Com apenas uma vitória na maior competição sul-americana (1981, nos tempos áureos de Zico), o troféu começou a tornar-se uma obsessão para o Flamengo. Para o clube, para os dirigentes, para os adeptos, para Jorge Jesus. E a forma como quis dar o primeiro passo para uma presença no jogo decisivo acabou por marcar, e muito, a primeira parte do encontro: deixando para trás a parte estatística do Mengão em Porto Alegre frente ao Grémio (apenas quatro vitórias em 42 partidas, a última em 2004), o português montou uma estratégia de risco mas bem conseguida que lhe permitiu dominar por completo a primeira parte onde nem golos faltaram… mas anulados.

Com zonas de pressão altas e que chegaram a colocar todos os jogadores menos o guarda-redes Diego Alves no meio-campo do Grémio, o Flamengo conseguiu criar três oportunidades em seis minutos ainda no primeiro quarto de hora do jogo: primeiro foi Arrascaeta a receber um passe atrasado de Filipe Luís para rematar cruzado a rasar o poste (9′); logo a seguir Bruno Henrique ganhou a bola no corredor central, viu que tinha espaço e arriscou um tiro de fora da área que ainda bateu no poste de Paulo Victor (10′); e Gabriel Barbosa, após diagonal na área, recebeu de forma orientada mas atirou outra vez ao lado da baliza do Grémio (15′). Pelo meio, Alisson teve uma tentativa por cima da baliza do conjunto do Rio de Janeiro e pouco mais.

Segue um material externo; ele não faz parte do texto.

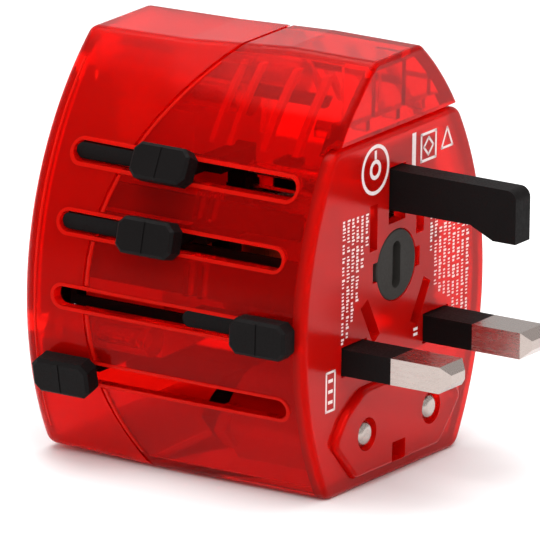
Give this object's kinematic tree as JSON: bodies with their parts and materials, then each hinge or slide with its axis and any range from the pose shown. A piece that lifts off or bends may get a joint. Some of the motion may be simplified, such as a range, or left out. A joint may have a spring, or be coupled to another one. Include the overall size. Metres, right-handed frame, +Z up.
{
  "type": "universal travel adapter",
  "caption": "Pocket travel adapter: sliding plugs at the front with thumb sliders in slots, a bayonet fuse cap and a shuttered universal socket at the back.",
  "frame": {"origin": "centre of the flat underside, half way from the front plate to the back face", "axes": "+Z up, the plugs slide out along -Y, the thumb sliders are on the -X side"},
  "size_m": [0.0527, 0.0703, 0.0632],
  "materials": {
    "clear_red": "translucent red polycarbonate, frosted inside",
    "black_plastic": "fine moulded texture",
    "dark_grey_plastic": "smooth moulded",
    "nickel_plate": "satin nickel plate",
    "steel": "plated steel",
    "brass": "stamped strip",
    "white_ink": "white pad printing",
    "ceramic": "glazed ceramic"
  },
  "bodies": {
    "housing": {"front_shell": "clear_red", "rear_shell": "clear_red", "front_plate": "clear_red", "socket_face": "black_plastic", "shutter_springs": "steel", "contact_carrier": "clear_red", "left_guide": "black_plastic", "right_guide": "clear_red", "live_contact": "brass", "neutral_contact": "brass", "live_busbar": "brass", "neutral_busbar": "brass", "fuse_holder": "black_plastic", "fuse_body": "ceramic", "fuse_end_caps": "nickel_plate", "fuse_spring": "steel", "housing_screws": "steel", "guide_rods": "steel"},
    "shutter": {"socket_shutter": "black_plastic"},
    "fuse_cap": {"fuse_cap": "dark_grey_plastic"},
    "uk_plug": {"uk_carriage": "black_plastic", "uk_knob": "black_plastic", "uk_earth_pin": "black_plastic", "uk_line_pin": "nickel_plate", "uk_neutral_pin": "nickel_plate", "uk_pin_sleeves": "black_plastic"},
    "us_plug": {"us_carriage": "black_plastic", "us_knob": "black_plastic", "us_blades": "nickel_plate"},
    "aus_plug": {"aus_carriage": "black_plastic", "aus_knob": "black_plastic", "aus_blades": "nickel_plate"},
    "euro_block": {"euro_block": "clear_red"},
    "euro_plug": {"euro_carriage": "black_plastic", "euro_knob": "black_plastic", "euro_pins": "nickel_plate", "euro_pin_sleeves": "black_plastic"}
  },
  "joints": [
    {"name": "uk_plug_slide", "type": "slide", "parent": "housing", "child": "uk_plug", "axis": [0, -1, 0], "range_m": [-0.0217, 0]},
    {"name": "us_plug_slide", "type": "slide", "parent": "housing", "child": "us_plug", "axis": [0, -1, 0], "range_m": [0, 0.0176]},
    {"name": "aus_plug_slide", "type": "slide", "parent": "housing", "child": "aus_plug", "axis": [0, -1, 0], "range_m": [0, 0.0176]},
    {"name": "euro_plug_slide", "type": "slide", "parent": "housing", "child": "euro_plug", "axis": [0, -1, 0], "range_m": [0, 0.034]},
    {"name": "euro_block_slide", "type": "slide", "parent": "housing", "child": "euro_block", "axis": [0, -1, 0], "range_m": [0, 0.0146]},
    {"name": "fuse_cap_turn", "type": "hinge", "parent": "housing", "child": "fuse_cap", "pos_m": [0, -0.0245, 0.0316], "axis": [0, -1, 0], "range_deg": [0, 90]},
    {"name": "shutter_slide", "type": "slide", "parent": "housing", "child": "shutter", "axis": [0, 0, 1], "range_m": [0, 0.0089], "stiffness_N_per_m": 250, "springref_m": -0.002, "deforming": ["shutter_springs"]}
  ],
  "couplings": [
    {"joint": "euro_block_slide", "follows": "euro_plug_slide", "ratio": 0.42941}
  ]
}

Era o Flamengo que brilhava, ia ser o VAR a brilhar: Éverton Ribeiro, numa remate à entrada da área após mau desvio de Paulo Victor a soco, marcou mas houve uma falta antes de Gabriel Barbosa (21′); depois, Gabriel Barbosa beneficiou de uma má abordagem do guarda-redes para voltar a marcar, neste caso um lance anulado por fora de jogo que deixou muitas dúvidas (23′). Jorge Jesus, que já tinha celebrado o primeiro lance como se fosse mesmo contar, bem que tentou agitar os braços e apontar para o árbitro assistente e para a bancada antes de fixar no ecrã gigante do estádio mas o nulo mantinha-se, sendo que a próxima intervenção do VAR, sobre um possível vermelho a Michel por entrada duríssima sobre Gerson, voltou a ser “desfavorável”. Com o triplo dos passes (mais de 220), uma posse de 67% e três chances claras contra nenhuma do adversário, chegou o intervalo.

Renato Gaúcho saiu disparado para os balneários, visivelmente irritado com o Grémio tinha feito (ou não tinha feito) na primeira parte, enquanto Jorge Jesus não perdeu a oportunidade para garantir que todos os jogadores saíam enquanto deixava umas palavras ao árbitro assistente que tinha anulado os dois golos. O Flamengo esteve sempre melhor mas o conjunto de Porto Alegre iria conseguir alterar essa tendência com mais bola e cantos ainda que sem oportunidades, ao contrário dos visitantes que viram Gabriel Barbosa rematar à entrada da área a rasar o poste (60′). Faltava Diego Alves brilhar e conseguiu-o em dose dupla, primeiro com uma intervenção fantástica a remate de Everton (63′) e depois com Matheus Oliveira a ver a tentativa travada para canto (65′).

Jesus pedia para o meio-campo, sobretudo Arão e Gerson, andarem mais juntos, ao mesmo tempo que chamava a atenção dos avançados para terem mais bola caso não conseguissem sair nas habituais transições rápidas. Pouco depois, foi dessa forma que o Flamengo chegou mesmo à vantagem: momento de posse entre Éverton Ribeiro, Rafinha, Arão e Arrascaeta, entrada de Gerson (que sairia lesionado pouco depois) para fazer a diferença no espaço entre linhas, cruzamento de Arrascaeta ao segundo poste e cabeceamento de Bruno Henrique (68′). Gabriel Barbosa voltaria a marcar ainda antes do final, em mais um golo anulado por fora de jogo (80′) mas seria o Grémio a empatar num último forcing, com Pepê, entrado pouco ante, a encos.